Tecnologia frugal, território e soberania: uma análise integrada
As soluções propostas passam pela definição de tecnologia apropriada proposta por E.F. Schumacher (1973). Para ele, quando uma inovação está desenhada para respeitar o contexto social, ecológico e econômico do território, estamos diante de uma tecnologia apropriada. Combinando alta tecnologia e simplicidade operacional, essas ferramentas não apenas apoiam pesquisadores, mas também têm potencial para capacitar as comunidades a monitorar seus próprios recursos. A ciência brasileira tem mostrado que é possível aliar alta tecnologia, saber tradicional e eficiência territorial. A Embrapa e o INPE, com drones, satélites e algoritmos, estão abrindo caminho para uma nova forma de proteger a Amazônia: baseada em dados, conectada ao território e comprometida com a vida.
Tanto Embrapa quanto INPE estão, cada um a seu modo, praticando inovação frugal: soluções engenhosas, acessíveis e adaptadas a contextos de escassez. Segundo Radjou, Prabhu e Ahuja (2012), a inovação frugal é caracterizada por “fazer mais com menos” e por colocar as necessidades reais do território no centro do processo de inovação. Ela não se opõe à tecnologia de ponta, mas a ressignifica a partir do contexto.
Em um cenário de crise climática, pobreza rural e degradação ambiental, essas abordagens são mais do que desejáveis — são essenciais. E ao virem de instituições brasileiras, públicas e comprometidas com o bem comum, representam também um ato de soberania científica e ambiental.
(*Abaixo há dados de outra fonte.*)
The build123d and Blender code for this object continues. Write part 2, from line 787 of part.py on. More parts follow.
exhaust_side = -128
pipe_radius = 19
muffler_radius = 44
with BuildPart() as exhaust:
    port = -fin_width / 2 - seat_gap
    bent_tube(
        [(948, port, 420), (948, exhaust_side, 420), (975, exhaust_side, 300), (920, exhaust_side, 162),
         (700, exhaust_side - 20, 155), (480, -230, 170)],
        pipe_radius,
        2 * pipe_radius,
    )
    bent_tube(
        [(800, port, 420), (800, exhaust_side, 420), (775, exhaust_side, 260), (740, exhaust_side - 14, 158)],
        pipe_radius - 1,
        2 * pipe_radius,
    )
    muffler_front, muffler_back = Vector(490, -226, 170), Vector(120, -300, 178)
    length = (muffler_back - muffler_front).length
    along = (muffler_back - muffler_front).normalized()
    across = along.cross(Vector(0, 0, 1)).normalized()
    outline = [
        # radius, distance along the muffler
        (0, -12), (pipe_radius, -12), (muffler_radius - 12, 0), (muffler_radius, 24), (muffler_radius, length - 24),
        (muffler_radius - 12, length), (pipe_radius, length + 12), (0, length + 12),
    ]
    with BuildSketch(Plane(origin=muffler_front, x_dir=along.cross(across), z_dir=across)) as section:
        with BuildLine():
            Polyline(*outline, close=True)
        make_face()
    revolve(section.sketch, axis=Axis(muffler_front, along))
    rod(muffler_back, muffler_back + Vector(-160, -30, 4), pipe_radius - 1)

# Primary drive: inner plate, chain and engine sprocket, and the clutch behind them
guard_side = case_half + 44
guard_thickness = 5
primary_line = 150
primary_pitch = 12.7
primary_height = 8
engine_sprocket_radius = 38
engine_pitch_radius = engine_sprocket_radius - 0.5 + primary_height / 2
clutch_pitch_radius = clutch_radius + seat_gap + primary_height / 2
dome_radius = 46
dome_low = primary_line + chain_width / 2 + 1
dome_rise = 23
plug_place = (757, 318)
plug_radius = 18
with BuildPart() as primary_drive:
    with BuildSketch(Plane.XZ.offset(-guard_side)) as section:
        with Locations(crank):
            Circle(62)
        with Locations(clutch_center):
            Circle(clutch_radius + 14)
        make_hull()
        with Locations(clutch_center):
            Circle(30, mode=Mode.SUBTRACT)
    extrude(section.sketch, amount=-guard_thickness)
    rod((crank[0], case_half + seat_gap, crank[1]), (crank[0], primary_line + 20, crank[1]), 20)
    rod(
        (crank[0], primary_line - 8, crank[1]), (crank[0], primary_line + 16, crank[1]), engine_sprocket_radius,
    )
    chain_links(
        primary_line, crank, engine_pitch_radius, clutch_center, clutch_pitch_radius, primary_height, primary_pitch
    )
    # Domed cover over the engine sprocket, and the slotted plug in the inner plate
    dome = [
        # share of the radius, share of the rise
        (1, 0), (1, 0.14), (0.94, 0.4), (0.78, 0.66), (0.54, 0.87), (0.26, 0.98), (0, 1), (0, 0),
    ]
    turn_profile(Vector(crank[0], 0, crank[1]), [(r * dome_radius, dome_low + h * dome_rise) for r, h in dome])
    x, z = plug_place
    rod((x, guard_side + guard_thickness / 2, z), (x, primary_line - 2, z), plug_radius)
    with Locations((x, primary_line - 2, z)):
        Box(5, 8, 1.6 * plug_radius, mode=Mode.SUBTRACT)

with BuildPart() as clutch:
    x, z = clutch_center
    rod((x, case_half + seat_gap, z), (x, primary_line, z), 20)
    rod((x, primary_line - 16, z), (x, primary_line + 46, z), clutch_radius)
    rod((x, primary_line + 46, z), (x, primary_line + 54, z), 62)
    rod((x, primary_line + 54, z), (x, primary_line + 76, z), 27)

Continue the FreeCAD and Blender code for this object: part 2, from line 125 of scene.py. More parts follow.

A tecnologia deixa de ser produto de importação e passa a ser ferramenta de emancipação.
O que Embrapa e INPE estão dizendo não é apenas “a floresta importa”. Estão dizendo: a floresta pode ensinar, prever, medir e guiar. Mas para isso, é preciso escutá-la. E talvez a próxima geração de inovação não venha do asfalto, mas da terra molhada da mata.
REFERÊNCIAS
Radjou, N., Prabhu, J., & Ahuja, S. (2012). Jugaad innovation: Think frugal, be flexible, generate breakthrough growth. Jossey-Bass.
Schumacher, E. F. (1973). Small is beautiful: Economics as if people mattered. Blond & Briggs.